• Task description: Copy out every line in which the string "starting" occurs.

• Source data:
** START **
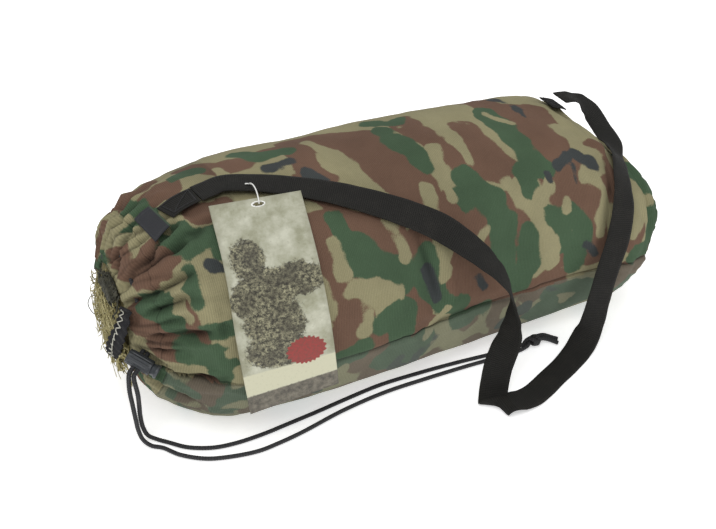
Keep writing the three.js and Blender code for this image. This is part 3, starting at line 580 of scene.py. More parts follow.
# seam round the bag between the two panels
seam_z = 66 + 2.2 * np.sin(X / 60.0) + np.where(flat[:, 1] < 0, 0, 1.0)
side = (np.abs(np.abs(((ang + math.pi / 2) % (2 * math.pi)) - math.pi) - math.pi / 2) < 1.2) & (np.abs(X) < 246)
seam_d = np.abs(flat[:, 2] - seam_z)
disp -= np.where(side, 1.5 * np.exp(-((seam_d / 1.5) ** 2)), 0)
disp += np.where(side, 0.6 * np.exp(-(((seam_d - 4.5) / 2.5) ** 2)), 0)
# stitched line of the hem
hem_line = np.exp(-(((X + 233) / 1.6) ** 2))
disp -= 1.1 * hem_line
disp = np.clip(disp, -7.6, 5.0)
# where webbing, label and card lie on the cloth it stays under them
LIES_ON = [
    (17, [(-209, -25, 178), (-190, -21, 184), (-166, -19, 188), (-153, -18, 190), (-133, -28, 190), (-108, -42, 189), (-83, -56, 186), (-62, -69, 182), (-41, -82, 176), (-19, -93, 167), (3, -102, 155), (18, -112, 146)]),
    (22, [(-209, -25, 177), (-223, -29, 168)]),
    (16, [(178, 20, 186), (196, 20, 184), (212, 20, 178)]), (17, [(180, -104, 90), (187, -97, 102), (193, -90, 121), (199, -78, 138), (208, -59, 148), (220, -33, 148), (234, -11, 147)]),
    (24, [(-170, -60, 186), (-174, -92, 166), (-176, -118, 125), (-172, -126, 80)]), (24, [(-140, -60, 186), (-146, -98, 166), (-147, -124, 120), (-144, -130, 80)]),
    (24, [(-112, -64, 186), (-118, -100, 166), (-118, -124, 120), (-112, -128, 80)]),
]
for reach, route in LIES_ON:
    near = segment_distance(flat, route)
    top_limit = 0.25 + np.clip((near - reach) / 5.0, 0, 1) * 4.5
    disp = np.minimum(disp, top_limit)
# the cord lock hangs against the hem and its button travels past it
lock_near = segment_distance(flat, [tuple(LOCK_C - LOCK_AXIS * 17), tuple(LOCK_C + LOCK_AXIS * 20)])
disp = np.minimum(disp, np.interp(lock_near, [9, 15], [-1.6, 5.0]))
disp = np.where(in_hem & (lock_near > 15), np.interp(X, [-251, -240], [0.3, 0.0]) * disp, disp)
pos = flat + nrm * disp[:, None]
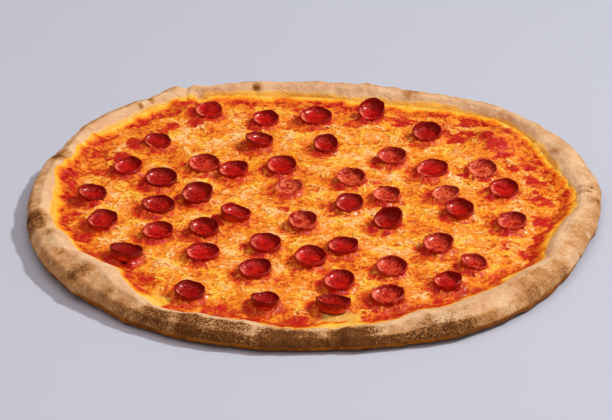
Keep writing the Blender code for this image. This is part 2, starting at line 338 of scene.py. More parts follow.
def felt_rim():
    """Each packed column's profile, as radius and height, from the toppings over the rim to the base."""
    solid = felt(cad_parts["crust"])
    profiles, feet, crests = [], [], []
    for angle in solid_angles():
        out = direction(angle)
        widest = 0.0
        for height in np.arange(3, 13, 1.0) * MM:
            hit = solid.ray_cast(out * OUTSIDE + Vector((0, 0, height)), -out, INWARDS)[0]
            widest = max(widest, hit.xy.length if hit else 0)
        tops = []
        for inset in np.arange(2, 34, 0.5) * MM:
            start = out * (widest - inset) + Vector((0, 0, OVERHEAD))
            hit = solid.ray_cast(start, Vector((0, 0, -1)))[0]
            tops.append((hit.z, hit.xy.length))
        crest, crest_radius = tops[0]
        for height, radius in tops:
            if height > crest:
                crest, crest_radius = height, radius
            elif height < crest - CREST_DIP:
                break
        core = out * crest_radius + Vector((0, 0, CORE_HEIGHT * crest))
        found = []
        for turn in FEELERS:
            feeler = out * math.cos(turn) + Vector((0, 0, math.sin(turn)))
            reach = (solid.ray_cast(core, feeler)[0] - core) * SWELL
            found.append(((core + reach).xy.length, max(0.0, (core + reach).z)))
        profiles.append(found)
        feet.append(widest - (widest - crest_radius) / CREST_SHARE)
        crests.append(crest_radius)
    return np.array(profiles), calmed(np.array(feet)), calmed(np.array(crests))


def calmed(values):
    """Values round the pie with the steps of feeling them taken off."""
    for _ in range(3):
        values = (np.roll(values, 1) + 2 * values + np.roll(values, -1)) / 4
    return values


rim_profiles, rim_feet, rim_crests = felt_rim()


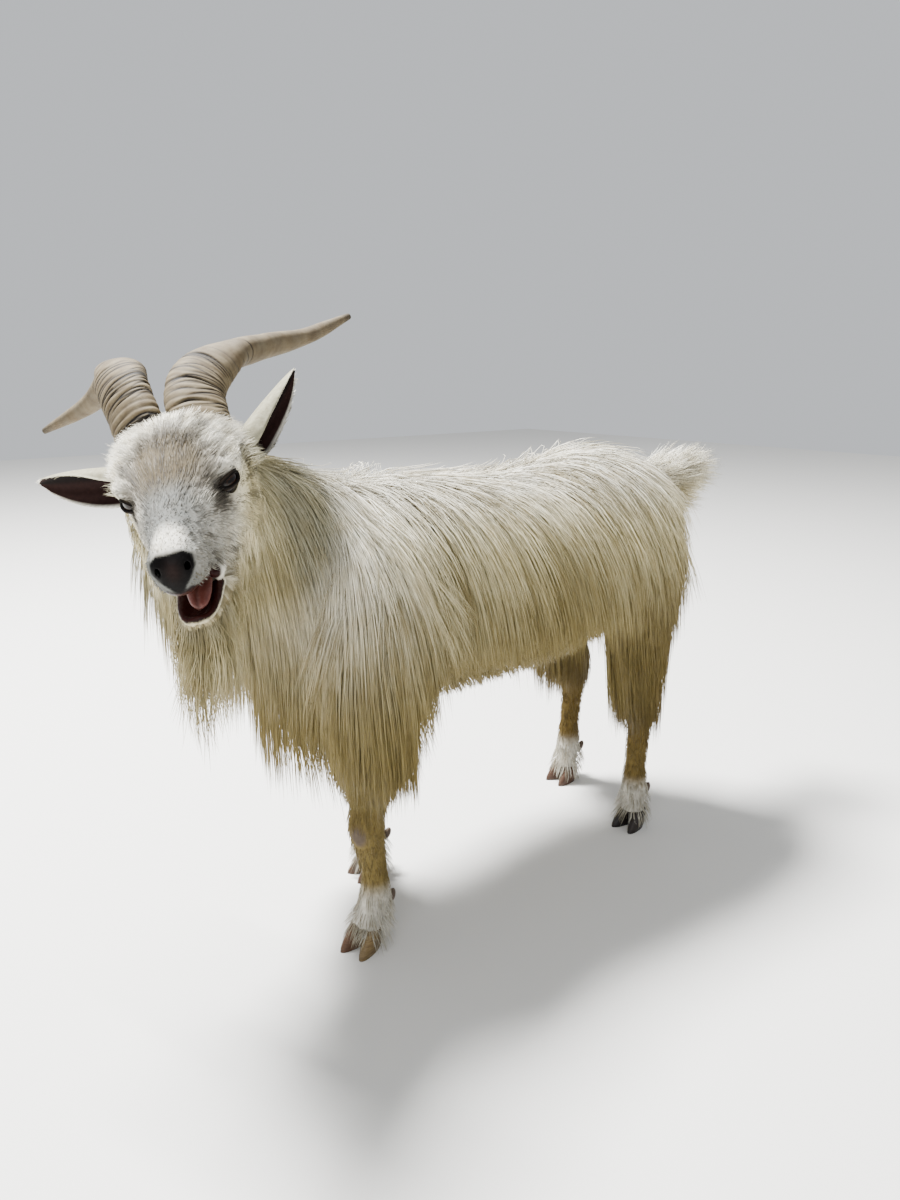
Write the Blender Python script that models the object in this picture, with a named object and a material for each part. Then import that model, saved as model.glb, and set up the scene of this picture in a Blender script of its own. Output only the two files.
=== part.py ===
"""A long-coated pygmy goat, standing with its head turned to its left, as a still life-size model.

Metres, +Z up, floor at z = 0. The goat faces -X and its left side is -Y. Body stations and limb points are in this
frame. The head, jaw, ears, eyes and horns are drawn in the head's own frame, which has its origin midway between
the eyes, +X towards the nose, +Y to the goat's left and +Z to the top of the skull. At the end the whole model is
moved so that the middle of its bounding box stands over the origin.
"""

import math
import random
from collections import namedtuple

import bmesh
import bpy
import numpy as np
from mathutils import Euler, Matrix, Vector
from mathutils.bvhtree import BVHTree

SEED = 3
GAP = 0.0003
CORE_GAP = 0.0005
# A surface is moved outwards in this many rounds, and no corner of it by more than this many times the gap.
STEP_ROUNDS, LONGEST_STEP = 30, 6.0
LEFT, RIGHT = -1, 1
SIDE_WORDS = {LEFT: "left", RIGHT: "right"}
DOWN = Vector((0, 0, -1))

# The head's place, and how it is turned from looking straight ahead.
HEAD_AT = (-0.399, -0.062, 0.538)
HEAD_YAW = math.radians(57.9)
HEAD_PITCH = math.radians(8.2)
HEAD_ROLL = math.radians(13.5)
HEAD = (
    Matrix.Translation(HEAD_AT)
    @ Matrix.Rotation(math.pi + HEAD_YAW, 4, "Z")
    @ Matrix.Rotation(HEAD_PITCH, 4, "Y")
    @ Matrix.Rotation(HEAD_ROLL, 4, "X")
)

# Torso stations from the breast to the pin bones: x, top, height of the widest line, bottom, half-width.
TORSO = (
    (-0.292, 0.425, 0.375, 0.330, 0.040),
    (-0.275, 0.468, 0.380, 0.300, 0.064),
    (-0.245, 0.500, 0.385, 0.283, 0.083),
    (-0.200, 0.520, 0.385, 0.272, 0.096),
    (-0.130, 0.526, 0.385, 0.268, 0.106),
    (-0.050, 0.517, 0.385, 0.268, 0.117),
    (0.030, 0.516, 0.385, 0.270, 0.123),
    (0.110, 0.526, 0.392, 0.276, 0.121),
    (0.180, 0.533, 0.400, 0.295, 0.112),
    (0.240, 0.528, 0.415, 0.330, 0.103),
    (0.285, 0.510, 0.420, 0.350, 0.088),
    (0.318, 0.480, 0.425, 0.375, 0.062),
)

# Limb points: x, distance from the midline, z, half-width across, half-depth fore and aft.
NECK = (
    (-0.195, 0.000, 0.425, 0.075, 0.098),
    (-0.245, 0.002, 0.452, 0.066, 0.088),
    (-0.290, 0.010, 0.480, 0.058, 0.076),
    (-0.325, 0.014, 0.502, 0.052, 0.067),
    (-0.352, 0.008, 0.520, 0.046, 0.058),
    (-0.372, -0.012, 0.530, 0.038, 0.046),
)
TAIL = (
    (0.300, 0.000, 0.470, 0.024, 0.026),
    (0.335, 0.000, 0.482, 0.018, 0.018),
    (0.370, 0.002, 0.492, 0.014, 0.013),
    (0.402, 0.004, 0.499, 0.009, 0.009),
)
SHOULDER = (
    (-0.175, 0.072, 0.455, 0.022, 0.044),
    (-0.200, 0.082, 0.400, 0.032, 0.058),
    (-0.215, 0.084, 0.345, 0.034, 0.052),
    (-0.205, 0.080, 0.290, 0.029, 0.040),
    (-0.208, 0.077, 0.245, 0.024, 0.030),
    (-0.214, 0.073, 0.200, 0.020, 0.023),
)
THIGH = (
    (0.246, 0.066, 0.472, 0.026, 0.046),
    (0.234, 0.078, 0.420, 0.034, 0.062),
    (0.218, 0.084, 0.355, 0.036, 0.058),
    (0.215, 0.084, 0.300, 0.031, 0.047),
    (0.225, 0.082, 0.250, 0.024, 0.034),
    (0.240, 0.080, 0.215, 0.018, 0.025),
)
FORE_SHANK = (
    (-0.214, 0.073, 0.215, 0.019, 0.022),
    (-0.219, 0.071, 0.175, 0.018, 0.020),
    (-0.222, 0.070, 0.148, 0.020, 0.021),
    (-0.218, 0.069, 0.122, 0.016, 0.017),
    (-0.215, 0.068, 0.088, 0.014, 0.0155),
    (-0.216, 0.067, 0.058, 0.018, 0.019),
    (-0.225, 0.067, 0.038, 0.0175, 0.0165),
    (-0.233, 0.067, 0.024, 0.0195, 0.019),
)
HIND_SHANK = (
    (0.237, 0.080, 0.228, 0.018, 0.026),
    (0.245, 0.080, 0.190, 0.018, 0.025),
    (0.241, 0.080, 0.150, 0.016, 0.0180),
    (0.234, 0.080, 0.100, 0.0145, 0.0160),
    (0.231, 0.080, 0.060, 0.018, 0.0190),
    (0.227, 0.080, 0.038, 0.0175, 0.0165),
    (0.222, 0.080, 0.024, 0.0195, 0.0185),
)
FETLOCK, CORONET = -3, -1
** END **
• The answer:
Keep writing the three.js and Blender code for this image. This is part 3, starting at line 580 of scene.py. More parts follow.
Keep writing the Blender code for this image. This is part 2, starting at line 338 of scene.py. More parts follow.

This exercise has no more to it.